You’ll continue to pay your electric bill to UI, which is responsible for metering and billing, including the energy charges from your selected power supplier.
How different will electric bills look once restructuring takes effect?
Today, the costs in your electric bill are bundled together. They include the price of electricity used, fuel, operating expenses, taxes, nuclear decommissioning fees, and other state-required social and conservation programs. The electric bill of tomorrow will feature "unbundled" or separate charges for Power Supply, Transmission and Distribution; Systems Benefits to pay for programs in consumer education, worker protection, hardship cases, and nuclear decommissioning; and a Competitive Transition Charge that includes reasonable costs, previously incurred, to provide electric service. There will be additional charges for conservation programs and renewable resources to generate electricity.
What is the environmental impact of the new restructuring law?
All energy suppliers’ fuel sources must adhere to certain air emission standards established by The State Department of Environmental Protection in order to compete in Connecticut.
What will happen to programs that protect low-income customers?
Low-income programs, such as the winter protection program, will be maintained. All suppliers will be required to offer these programs and the costs will continue to be funded by customers in the Systems Benefits Charge on their electric bills.
Will customers be allowed to switch energy suppliers throughout the year?
Yes. Customers may change suppliers several times throughout the year for a fee. All customers may change their supplier once a year at no cost, provided the change occurs at the end of a customer’s normal billing cycle.
What happens if there’s a power outage after restructuring takes place?
UI is the company that owns the distribution lines and continues to be responsible for restoring power, just as it does now. However, if there is a power shortage due to a lack of generating capacity, your power supplier is responsible.
How can I find out more about electric restructuring?
We hope this information has helped you understand this issue so you can take full advantage of your options.
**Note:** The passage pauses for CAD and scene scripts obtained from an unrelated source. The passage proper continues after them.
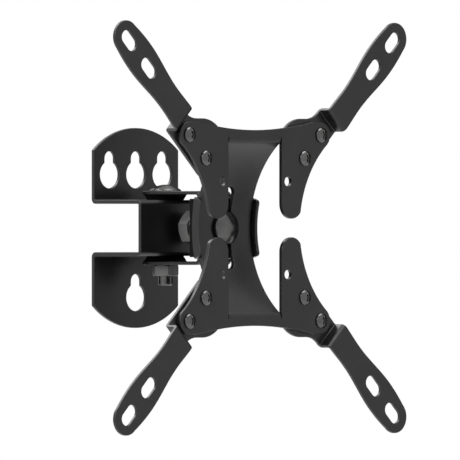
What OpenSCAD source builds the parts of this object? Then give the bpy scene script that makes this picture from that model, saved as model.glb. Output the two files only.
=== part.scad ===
// Swivelling, rolling and tilting wall mount for a small flat television.
// Origin: on the wall face, at the height of the swivel bracket's middle.
// +X to the right, +Z up, the television on the -Y side. Millimetres.

/* [Wall bracket] */
// Width of the wall bracket
bracket_w = 64.2; // [62:0.2:68]
// Height of the wall bracket at its middle
bracket_h = 108; // [104:1:116]
// Height of the wall bracket's straight sides
bracket_side_h = 84; // [80:1:90]
// Thickness of the wall bracket's sheet
bracket_t = 2.1; // [1.8:0.1:2.4]
// Inner bend radius of the wall bracket
bracket_bend_r = 0.6; // [0.4:0.1:1.5]
// Outside height of the raised middle
hat_h = 30.2; // [29.4:0.1:31]
// How far the raised middle stands out from the wall
hat_reach = 37.9; // [37:0.1:38]
// Diameter of a keyhole's round end
keyhole_d = 14.8; // [12:0.1:15]
// Width of a keyhole's slot
keyhole_slot_w = 7.8; // [6:0.1:9]
// Distance between a keyhole's round end and the end of its slot, centre to centre
keyhole_rise = 8.7; // [8:0.1:9]
// Sideways distance between the top keyholes
keyhole_pitch = 20; // [19:0.5:21]
// Height of the top keyholes' round ends
top_keyhole_z = 28.8; // [28:0.1:30]
// Depth below the middle of the bottom keyhole's round end
bottom_keyhole_z = 37.5; // [36:0.1:38]

/* [Swivel joint] */
// Distance of the swivel axis from the wall
swivel_reach = 24.3; // [23:0.1:24.5]
// Diameter of the swivel bolt
swivel_bolt_d = 8; // [7:0.5:8]
// Length of the swivel bolt below its head
swivel_bolt_l = 51; // [49:0.5:53]
// Diameter of both bolts' domed heads
dome_d = 17.3; // [16:0.1:18]
// Height of both bolts' domed heads
dome_h = 3.5; // [3:0.1:4]
// Width across the swivel nut's flats
swivel_nut_af = 13; // [12:0.5:13]
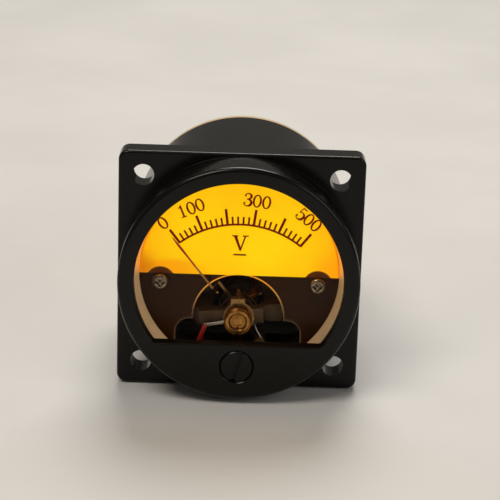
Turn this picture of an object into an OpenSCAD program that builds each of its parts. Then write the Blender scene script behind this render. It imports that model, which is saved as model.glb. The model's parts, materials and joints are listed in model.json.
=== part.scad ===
// Square-flange panel voltmeter with a round window and a moving-coil movement.
// Millimetres. X is to the right, Y goes back through the panel, Z is up.
// The origin is the middle of the flange's back face, where the panel lies.

/* [Case] */
// Side of the square flange
flange_w = 45; // [44.6:0.1:50]
// Thickness of the flange
flange_t = 5; // [4:0.5:6]
// Distance between the mounting holes, both ways
hole_spacing = 36; // [35:0.5:38]
// Diameter of the mounting holes
hole_d = 4; // [3:0.1:4.4]
// Diameter of the raised bezel in front of the flange
boss_d = 44; // [43:0.1:44.4]
// Diameter of the barrel behind the flange
barrel_d = 42.6; // [42.4:0.1:43]
// Length of the barrel and its back cover behind the flange
barrel_len = 30.6; // [30.6:0.1:34]

/* [Window and dial] */
// Diameter of the round window
window_d = 38; // [37.6:0.1:38.6]
// Height of the window's flat bottom edge, from the window's middle
sill_z = -11.36; // [-11.5:0.02:-11]
// Diameter of the dial plate
dial_d = 36.8; // [36:0.1:36.8]
// Radius of the arch cut in the dial over the movement
arch_r = 8.4; // [8.2:0.1:8.8]
// Half width of the cut-out below the arch
shoulder_x = 11.6; // [11:0.1:12]

/* [Movement] */
// Height of the pointer's axis
pivot_z = -8.45; // [-8.6:0.05:-8.3]
// Angle of the pointer at zero, from straight up
rest_angle = -38.6; // [-39:0.1:-37]
// Length of the pointer from its axis to its tip
pointer_len = 19.8; // [16:0.1:20]
// Bore between the pole shoes
pole_bore_d = 9.4; // [9.4:0.1:9.6]
// Diameter of the iron core inside the coil
core_d = 6.8; // [6:0.1:6.8]
// Turns of each hairspring
spring_turns = 4; // [3:1:5]

/* [Zero adjuster] */
// Height of the slotted zero adjuster
adjuster_z = -15.6; // [-15.7:0.05:-15.5]
// Diameter of the zero adjuster
adjuster_d = 6; // [5.6:0.1:6]
// Offset of its eccentric pin
pin_offset = 0.8; // [0.6:0.1:0.8]
// Angle of its screwdriver slot from upright
slot_angle = 14; // [0:1:90]

/* [Hidden] */
$fn = 48;

// Case: stations along Y
eps = 0.05;
bezel_front = -flange_t - 8.3;
lip_back = bezel_front + 2.4;
barrel_r = barrel_d / 2;
boss_r = boss_d / 2;
bore_r = 20;
rim_t = 1.5;
root_chamfer = 0.2;
rim_front = barrel_len - rim_t;
flange_corner_r = 1.8;
flange_edge_r = 0.5;
boss_edge_r = 0.8;
window_r = window_d / 2;
rim_round = 0.3;
sill_corner = 0.5;
corner_z = sill_z + sill_corner;
corner_x = sqrt(pow(window_r - sill_corner, 2) - pow(corner_z, 2));
corner_top = corner_z * window_r / (window_r - sill_corner);

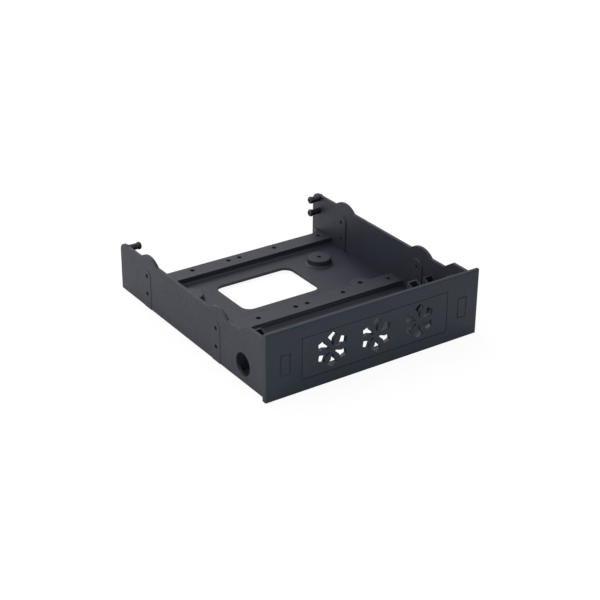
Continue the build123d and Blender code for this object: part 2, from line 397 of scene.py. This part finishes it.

If you want more information, visit the DPUC Web Site at ct.gov/pura.
A Short History on Restructuring Connecticut’s Electric Utility Industry 1994
The Connecticut Department of Public Utility Control (DPUC) issues what UI feels is a "well-reasoned decision," stating retail wheeling "is not in the best interests of the stakeholders, State Energy Policy, and the economy of the State of Connecticut." At the same time, the decision emphasizes Connecticut utilities should prepare for the eventuality of retail wheeling or some other form of competition.
July, 1995 - the DPUC again investigates restructuring and reinforces its earlier decision.
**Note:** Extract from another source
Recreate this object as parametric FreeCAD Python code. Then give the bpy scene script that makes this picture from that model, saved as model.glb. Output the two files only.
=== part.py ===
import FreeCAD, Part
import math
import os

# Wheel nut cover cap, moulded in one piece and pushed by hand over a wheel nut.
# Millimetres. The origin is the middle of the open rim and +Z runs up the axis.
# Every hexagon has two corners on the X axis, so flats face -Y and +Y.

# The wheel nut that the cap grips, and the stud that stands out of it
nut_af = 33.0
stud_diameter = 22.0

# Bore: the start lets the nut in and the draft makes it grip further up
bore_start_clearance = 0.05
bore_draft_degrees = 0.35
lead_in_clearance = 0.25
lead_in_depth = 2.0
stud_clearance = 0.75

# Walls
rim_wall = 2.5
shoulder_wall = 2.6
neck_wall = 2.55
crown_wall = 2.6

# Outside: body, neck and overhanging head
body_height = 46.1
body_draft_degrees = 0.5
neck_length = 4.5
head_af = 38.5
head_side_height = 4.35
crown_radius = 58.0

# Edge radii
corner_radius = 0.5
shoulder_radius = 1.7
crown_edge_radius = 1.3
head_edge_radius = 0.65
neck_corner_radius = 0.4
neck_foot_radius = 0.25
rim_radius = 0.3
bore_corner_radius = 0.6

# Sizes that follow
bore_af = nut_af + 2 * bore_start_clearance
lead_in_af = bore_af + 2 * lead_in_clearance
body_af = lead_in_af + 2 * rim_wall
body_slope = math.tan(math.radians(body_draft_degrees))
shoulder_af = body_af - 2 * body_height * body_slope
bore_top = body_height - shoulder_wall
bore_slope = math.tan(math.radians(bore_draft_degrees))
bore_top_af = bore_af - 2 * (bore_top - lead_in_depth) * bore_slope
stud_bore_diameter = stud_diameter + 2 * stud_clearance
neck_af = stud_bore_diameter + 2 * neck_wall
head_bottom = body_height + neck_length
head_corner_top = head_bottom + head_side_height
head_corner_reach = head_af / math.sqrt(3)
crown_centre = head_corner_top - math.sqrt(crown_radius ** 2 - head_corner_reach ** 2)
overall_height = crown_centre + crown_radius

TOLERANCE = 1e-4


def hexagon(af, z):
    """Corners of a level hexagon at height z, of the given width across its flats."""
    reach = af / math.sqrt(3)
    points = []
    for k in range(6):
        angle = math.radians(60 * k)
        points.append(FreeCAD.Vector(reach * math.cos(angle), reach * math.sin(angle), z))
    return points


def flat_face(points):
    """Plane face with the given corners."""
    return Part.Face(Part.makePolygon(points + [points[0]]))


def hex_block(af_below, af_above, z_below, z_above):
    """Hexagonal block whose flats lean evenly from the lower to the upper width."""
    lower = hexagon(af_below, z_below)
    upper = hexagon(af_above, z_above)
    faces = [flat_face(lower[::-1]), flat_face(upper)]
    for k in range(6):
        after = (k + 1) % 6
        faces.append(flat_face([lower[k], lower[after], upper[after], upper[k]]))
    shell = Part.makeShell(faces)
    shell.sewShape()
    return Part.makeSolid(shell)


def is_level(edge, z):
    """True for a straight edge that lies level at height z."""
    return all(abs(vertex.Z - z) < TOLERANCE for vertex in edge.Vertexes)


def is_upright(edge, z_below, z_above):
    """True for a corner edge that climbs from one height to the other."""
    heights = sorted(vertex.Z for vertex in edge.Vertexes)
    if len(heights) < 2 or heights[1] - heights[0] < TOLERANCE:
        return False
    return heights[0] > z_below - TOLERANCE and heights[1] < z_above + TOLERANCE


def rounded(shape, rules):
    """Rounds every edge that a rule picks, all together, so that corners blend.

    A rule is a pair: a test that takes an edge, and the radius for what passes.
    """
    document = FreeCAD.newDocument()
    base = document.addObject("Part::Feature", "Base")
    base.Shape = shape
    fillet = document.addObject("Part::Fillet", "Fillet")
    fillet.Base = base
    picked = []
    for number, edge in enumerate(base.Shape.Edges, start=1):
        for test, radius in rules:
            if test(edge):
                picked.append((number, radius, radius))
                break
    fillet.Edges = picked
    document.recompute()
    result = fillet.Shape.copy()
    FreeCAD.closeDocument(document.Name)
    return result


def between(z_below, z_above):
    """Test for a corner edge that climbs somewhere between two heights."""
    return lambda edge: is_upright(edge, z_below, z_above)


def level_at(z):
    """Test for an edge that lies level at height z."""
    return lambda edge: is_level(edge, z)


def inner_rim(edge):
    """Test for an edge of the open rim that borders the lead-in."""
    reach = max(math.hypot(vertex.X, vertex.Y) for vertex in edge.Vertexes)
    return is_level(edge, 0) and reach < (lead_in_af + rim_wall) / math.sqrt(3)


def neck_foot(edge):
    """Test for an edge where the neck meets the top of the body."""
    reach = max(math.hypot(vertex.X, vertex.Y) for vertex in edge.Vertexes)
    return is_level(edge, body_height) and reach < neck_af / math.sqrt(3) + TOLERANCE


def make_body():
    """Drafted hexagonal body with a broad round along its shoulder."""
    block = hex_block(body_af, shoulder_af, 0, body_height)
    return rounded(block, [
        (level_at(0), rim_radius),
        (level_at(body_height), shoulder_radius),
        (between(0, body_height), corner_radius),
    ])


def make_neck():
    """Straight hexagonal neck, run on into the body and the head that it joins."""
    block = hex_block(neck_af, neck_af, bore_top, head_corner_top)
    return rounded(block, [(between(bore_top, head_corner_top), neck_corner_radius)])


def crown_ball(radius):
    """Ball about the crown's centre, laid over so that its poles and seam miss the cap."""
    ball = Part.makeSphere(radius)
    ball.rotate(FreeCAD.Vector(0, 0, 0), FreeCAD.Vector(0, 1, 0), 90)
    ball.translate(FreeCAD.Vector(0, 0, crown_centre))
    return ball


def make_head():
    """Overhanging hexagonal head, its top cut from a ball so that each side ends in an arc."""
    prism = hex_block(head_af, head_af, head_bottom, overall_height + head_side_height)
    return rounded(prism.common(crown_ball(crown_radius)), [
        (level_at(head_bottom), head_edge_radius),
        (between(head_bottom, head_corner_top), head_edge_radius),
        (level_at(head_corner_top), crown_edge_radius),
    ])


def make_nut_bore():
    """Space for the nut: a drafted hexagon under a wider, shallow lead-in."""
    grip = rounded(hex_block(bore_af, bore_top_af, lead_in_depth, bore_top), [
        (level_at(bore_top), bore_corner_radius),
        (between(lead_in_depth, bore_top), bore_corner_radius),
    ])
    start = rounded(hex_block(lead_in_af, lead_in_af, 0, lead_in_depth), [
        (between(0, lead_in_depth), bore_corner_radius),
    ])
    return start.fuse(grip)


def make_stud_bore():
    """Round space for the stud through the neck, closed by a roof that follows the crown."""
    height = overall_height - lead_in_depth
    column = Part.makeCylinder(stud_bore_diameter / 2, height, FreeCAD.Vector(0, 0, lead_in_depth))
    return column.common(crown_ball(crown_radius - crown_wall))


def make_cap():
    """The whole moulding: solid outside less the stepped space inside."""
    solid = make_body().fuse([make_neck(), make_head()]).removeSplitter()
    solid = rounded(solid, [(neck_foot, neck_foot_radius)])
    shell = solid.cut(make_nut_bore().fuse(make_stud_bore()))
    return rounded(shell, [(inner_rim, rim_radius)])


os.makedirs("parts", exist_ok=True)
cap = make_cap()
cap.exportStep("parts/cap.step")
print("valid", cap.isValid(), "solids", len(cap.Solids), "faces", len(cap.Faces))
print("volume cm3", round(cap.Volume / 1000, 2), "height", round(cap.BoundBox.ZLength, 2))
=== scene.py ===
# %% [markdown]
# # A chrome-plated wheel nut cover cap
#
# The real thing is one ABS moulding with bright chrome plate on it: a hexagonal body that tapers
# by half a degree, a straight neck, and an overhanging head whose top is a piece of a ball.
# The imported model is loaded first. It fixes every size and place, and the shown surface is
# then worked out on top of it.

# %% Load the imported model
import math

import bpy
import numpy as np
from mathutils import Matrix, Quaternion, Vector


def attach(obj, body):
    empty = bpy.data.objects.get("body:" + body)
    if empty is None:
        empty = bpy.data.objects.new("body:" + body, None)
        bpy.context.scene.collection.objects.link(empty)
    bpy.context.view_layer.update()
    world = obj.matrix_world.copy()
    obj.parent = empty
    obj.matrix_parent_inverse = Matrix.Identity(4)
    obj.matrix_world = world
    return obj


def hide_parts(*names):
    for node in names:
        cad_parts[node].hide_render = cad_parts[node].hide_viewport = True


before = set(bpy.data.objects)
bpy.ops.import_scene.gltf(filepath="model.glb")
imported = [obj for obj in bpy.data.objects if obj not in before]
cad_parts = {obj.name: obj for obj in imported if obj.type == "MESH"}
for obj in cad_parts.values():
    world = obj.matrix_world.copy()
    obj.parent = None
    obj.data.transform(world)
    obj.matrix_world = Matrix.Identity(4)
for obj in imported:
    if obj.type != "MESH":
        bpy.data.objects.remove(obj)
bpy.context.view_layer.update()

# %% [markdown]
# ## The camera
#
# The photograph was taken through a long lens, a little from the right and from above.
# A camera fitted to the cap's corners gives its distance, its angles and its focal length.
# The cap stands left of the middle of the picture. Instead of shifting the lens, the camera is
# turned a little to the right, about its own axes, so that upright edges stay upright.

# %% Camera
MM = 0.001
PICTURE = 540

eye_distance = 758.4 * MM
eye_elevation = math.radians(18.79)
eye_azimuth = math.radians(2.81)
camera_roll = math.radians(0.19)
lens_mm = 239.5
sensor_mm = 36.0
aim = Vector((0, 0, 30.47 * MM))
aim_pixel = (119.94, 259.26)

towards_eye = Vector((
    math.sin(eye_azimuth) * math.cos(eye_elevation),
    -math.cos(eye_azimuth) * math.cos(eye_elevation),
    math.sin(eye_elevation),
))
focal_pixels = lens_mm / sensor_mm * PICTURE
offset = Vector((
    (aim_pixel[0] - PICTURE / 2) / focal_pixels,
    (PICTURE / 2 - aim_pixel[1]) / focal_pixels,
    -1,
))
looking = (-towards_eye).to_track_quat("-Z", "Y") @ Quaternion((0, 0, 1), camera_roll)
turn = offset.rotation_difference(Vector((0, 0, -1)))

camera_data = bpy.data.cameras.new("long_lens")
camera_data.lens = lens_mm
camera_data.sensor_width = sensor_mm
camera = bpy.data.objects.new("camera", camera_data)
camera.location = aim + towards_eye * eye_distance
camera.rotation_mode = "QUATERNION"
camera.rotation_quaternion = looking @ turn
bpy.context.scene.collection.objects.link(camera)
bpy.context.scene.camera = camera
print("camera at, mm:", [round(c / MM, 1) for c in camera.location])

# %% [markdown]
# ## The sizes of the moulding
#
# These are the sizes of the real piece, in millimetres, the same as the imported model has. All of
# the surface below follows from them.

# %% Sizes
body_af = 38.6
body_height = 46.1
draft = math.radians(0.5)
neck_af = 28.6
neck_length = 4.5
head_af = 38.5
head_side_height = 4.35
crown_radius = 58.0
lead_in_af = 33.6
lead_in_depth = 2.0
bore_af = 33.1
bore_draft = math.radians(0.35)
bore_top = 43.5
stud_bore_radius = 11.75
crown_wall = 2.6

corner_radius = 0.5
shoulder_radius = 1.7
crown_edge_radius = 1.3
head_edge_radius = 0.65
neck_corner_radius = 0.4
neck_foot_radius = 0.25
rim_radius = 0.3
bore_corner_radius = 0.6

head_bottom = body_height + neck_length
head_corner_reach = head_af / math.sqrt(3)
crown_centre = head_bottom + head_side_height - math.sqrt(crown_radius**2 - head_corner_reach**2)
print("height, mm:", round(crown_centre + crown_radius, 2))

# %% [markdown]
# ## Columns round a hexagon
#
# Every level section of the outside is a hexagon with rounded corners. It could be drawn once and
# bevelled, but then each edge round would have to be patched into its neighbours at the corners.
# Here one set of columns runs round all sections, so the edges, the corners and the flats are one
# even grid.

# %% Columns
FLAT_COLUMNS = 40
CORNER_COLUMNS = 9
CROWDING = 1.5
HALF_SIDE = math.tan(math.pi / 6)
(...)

September, 1995 - a State Legislative Task Force is formed to study the issue. UI representatives, as well as lawmakers, state electricity producers and consumers, begin studying the industry.
March, 1996 - UI proposes freezing base rates for the next five years to prepare for competition. The company also asks for accelerated amortization of its Seabrook investment to reduce future stranded costs.
December, 1996 - The DPUC approves a five-year rate freeze for UI, but turns down the request for accelerated recovery for Seabrook. Customers saw immediate bill reductions of three % in 1997.
1997 - The Connecticut General Assembly takes up a restructuring bill, but fails to pass it. Legislators, however, continue to look at measures passed in other states as a foundation for Connecticut’s law.
1998 - The Connecticut General Assembly again acts on restructuring and this time passes "An Act Concerning Electric Restructuring."
Highlights of Connecticut’s New Restructuring Law
On April 27, 1998, Connecticut became the 18th state to restructure its electric utility industry. Parts of the new law went into effect upon passage, with various other sections going into effect over the next few years. The state’s new law:
- Gives 35% of electric consumers in the state’s largest cities the opportunity to choose their electric suppliers on January 1, 2000; all consumers will have the same choice on July 1, 2000.
- Breaks up regulated utilities into regulated transmission and distribution companies and separate power production companies.
- Provides utility customers with a 10% bill reduction from 1996 levels, including any reductions made since 1996.
- Keeps the 10% reduction, referred to as the standard offer, in effect from January 1, 2000 through January 1, 2004, a time when the market would determine the cost of power.
- Requires utilities to provide back-up service to customers, who do not or cannot obtain competitive service.
- Requires utilities to separate charges on bills for producing and delivering electricity.
- Eliminates the gross receipts tax on power production on January 1, 2000, but increases the tax on all other components of the electric bill to 6.8% for residential customers and 8.5% for nonresidential customers, except for manufacturers exempt from the tax.
- Creates a new competitive transition charge that would be paid by electric customers to cover the utility’s prudent costs, previously incurred, to meet the utility’s public service obligations.
- Creates a systems benefit charge, effective January 1, 2000, to pay for public policy costs such as consumer education, low-income energy conservation, dislocated worker programs and nuclear plant decommissioning and retirement.
- Makes state regulators responsible for handling customer complaints about power suppliers and for monitoring the market to prevent anti-competitive and unfair practices.
- Extends consumer protection measures, that now apply to utilities, to suppliers.
Terms To Know
Electric Supplier: The company that will generate or provide electricity. Also referred to as a power generator, power marketer, or broker.
Transmission: The process of delivering electricity from a power plant over high-voltage power lines to local distribution lines within communities.
Distribution: The process of delivering electricity through local lines to your home and business.
Generation Charge: Eventually appearing on electric bills, this charge reflects the competitive rate of the power supplier selected by the customer. It covers the cost of generating electricity, including the cost of fuel.
Systems Benefits Charge: The price for the recovery of mandated public policy costs.
Competitive Transition Charge: A charge for the recovery of UI’s costs, previously incurred, to provide electric service.